Ojalá volviese la filosofía, la contemplación y el optimismo. Pero de eso sólo se puede hablar con la barriga llena y con un iPhone, y tenemos que entrar en la noria como el hamster para llenar la barriga y tnener el iPhone. Y no hay mejor noria que la Ciudad.
¡Yaya círculo vicioso! Sólo en la Ciudad se «visualiza» la vida.
Muchas gracias, Carlos, por la lectura del texto y tus reflexiones. Muchas han sido las ciudades en la historia y de muy diverso tipo. Creo que cada una debe ser estudiada, hasta cierto punto, en su contexto particular, si bien es verdad que a partir del siglo XVI y, sobre todo, de la industrialización del siglo XIX, las ciudades han trazado caminos que las han ido vinculando entre sí, aunque de manera muy desigual. Sea como fuere, me parece interesante pensar en las ciudades como enormes proyectos de imaginación, al igual que los Estados, que, en este sentido, cuentan con el mérito de plantear e intentar llevar a cabo una verdadera obra «poética» de organización social. Sin embargo, hoy no se piensa en ellas como escenario de dicha imaginación social y libre, sino como depósito de extracción brutal y desmedida de la vida.
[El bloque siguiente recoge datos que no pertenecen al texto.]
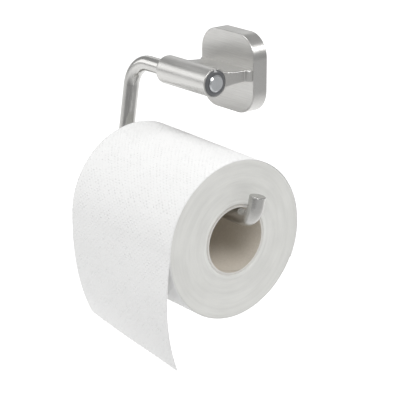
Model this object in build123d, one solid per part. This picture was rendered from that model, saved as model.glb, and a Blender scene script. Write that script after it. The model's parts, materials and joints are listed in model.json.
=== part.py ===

En este sentido, lo rural ya no puede desligarse de lo urbano (como aún se hacía en los años 60 y 70), pues hasta cierto punto (y, nuevamente, según cada caso), las estructuras antropológicas que eran esenciales para la vida común campesina han desaparecido o se han visto profundamente alteradas por mor del crecimiento no de las ciudades, sino de la urbanización. Se deberían discutir dos cosas, a mi juicio, para entender esta evolución citadina durante el último siglo, aproximadamente: primero, las mutaciones del capitalismo, que han alterado por completo el paisaje urbano (al mismo tiempo que las concepciones con las que creíamos poder definir al propio capitalismo inspirándonos en «paradigmas» de épocas pasadas) y, segundo, la relación estructural que tienen tales cambios con el propio devenir de la tecnología. Saludos.